Any negative significance to May 3 was downplayed at Hancock, Myers said.

"We didn't make a big deal about it. We were in regular mode," he said.

Myers said he met with students in each classroom to discuss the Littleton tragedy last month and sent a letter home to parents.

In the letter he explained Hancock's policy on school visitors. He also volunteered to help resolve some family conflicts, he said.

He urged parents to "work with your children to seek nonviolent solutions to problems."

Myers said the calm atmosphere at Hancock also is a result of a good relationship with local police.

He said Hancock Police officers visit the school on a regular basis.
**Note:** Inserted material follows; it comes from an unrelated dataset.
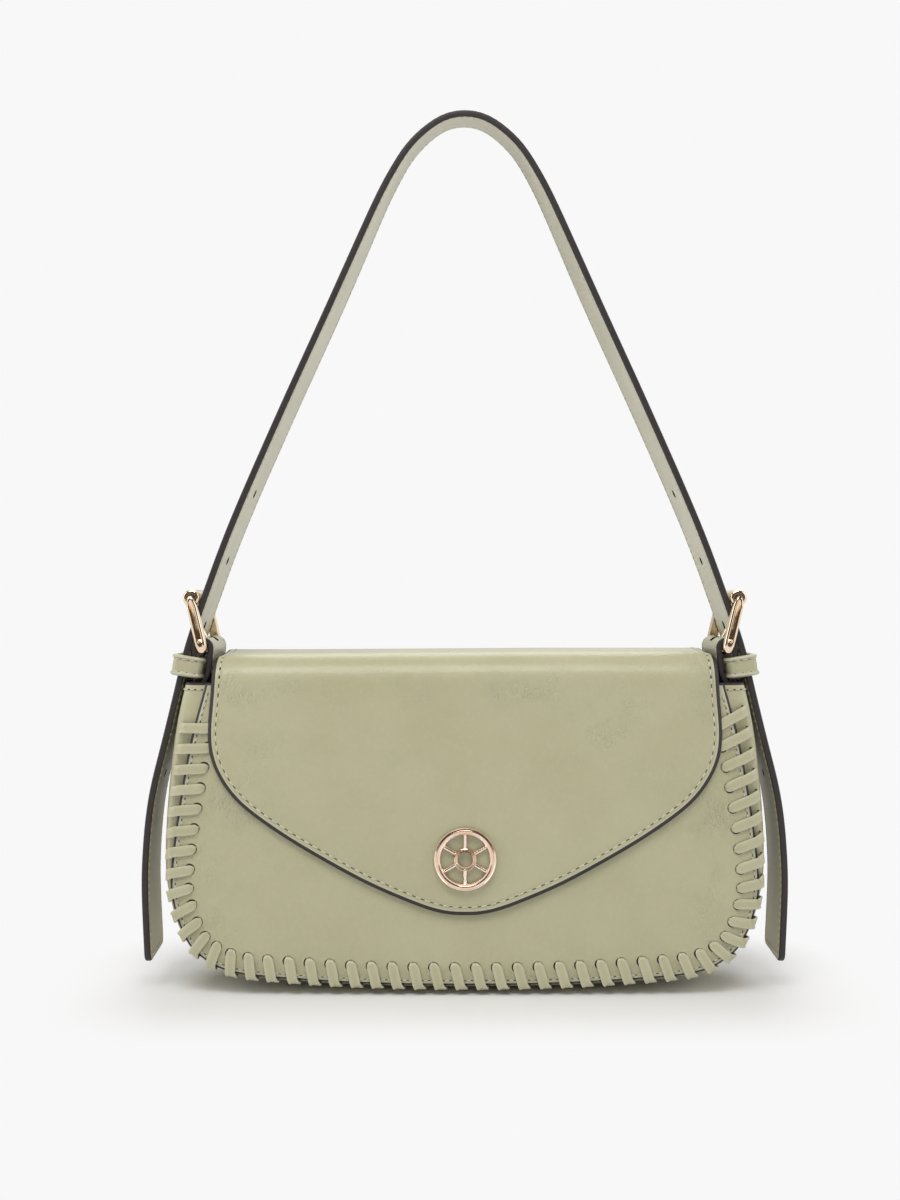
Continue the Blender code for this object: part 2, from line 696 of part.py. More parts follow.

He said they act not only as a deterrent to misbehavior but also as role models by talking with students and eating lunch in the cafeteria.

The town's police Explorer Post also provides a way for young people to become comfortable with area law enforcement, he said.

Hancock Police Chief Donald Gossage said he and his officers also conduct patrols through the school's parking lot each day.

Gossage said students at Hancock were already familiar with police being on their campus long before the Hagerstown City Police, The Washington County Sheriff's Department and the Maryland State Police decided to put officers in county schools this week.

Gossage said Hancock has the same types of problems that other schools have, but are able to keep incidents to a minimum through cooperation.

"A good partnership (between school officials and law enforcement) helps keep violence down," he said.